An applicant must also be attached to the principals of the Constitution and be favorably disposed to the good order and happiness of the United States. Therefore, an applicant for naturalization must take the full oath or affirmation of allegiance to the United States, without any mental reservation.

A person may take a modified oath provided his or her reason for doing so is due to deeply held religious or moral beliefs, which limit his or her willingness to bear arms and/or perform noncombatant services in the US armed forces.

Certain classes of persons are barred from naturalization. These include subversives; deserters from the US armed forces; those with a pending or final order of deportation (an exception exists for those who served honorably in the US armed forces for a period of three years or during times of war); and aliens who applied for and received an exemption or discharge from training or service in the US armed forces.

Applicants for naturalization must also be able to read, write, and speak the English language. Persons who are physically unable to comply due to a permanent physical or developmental disability, or permanent mental impairment are exempt from the literacy requirements. In addition, applicants who are more than 50 years of age and have been permanent residents of the United States for more than 20 years, or are more than 55 years of age and have been permanent residents of the United States for more than 15 years, as of the date of filing the application, may be examined in their native language rather than English.

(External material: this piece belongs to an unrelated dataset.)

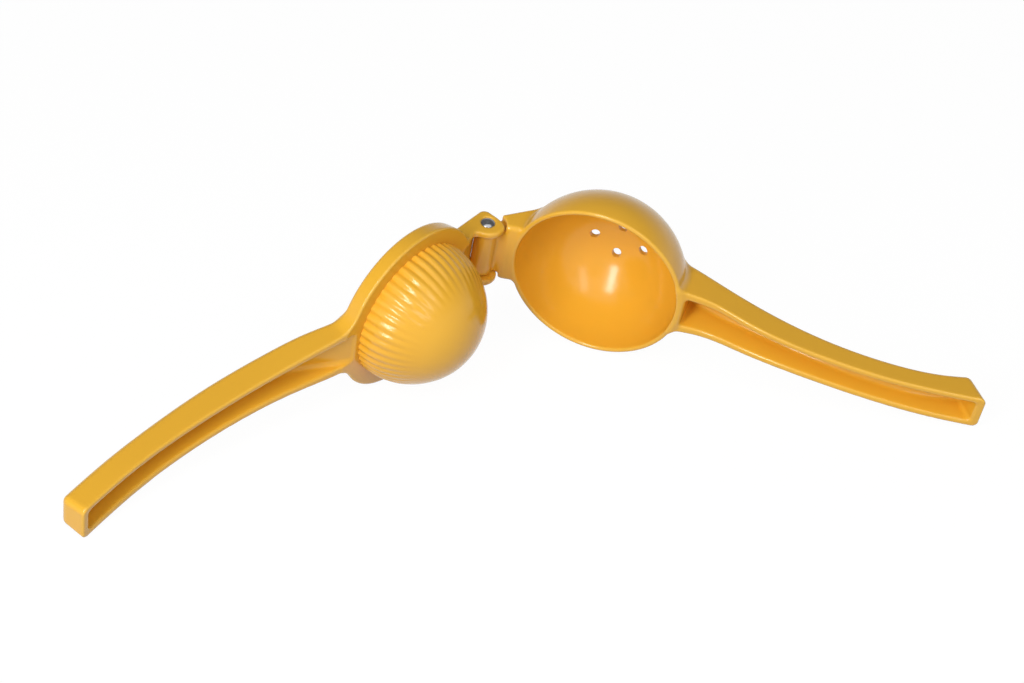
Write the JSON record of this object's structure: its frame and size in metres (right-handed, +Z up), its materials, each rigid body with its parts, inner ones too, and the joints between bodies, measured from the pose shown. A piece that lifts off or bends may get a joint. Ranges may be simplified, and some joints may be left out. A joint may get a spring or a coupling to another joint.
{
  "type": "hinged lemon squeezer",
  "caption": "Two-handled hinged citrus squeezer lying open: a pierced bowl arm and a ribbed dome arm on one pin.",
  "frame": {"origin": "centre of the bottom face of the bounding box, with the squeezer lying open on a table", "axes": "+X across the opened arms, towards the cup arm's handle; +Y from the handle ends towards the hinge; +Z up"},
  "size_m": [0.3604, 0.1314, 0.0738],
  "materials": {
    "enamel": "glossy yellow enamel over a light metal casting",
    "pin_steel": "polished"
  },
  "bodies": {
    "cup_body": {"cup_arm": "enamel"},
    "press_body": {"press_arm": "enamel", "hinge_pin": "pin_steel"}
  },
  "joints": [
    {"name": "hinge_pivot", "type": "hinge", "parent": "cup_body", "child": "press_body", "pos_m": [0.00397, 0.05099, 0.04441], "axis": [0, -0.3096, 0.9509], "range_deg": [-68, 109.5]}
  ]
}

All applicants are required to pass an oral test on the history and government of the United States. From a standardized list of approximately one hundred (100) questions, ten (10) questions are asked, and the applicant must answer at least six (6) correctly. (The complete list of questions and answers is provided on our web site). Aliens who are physically unable to comply do not have to take the test, and applicants over the age of 65 who have been permanent residents of the United States for more than 20 years are given a much shorter list of questions and answers to study. (Once again, these are included on our web site).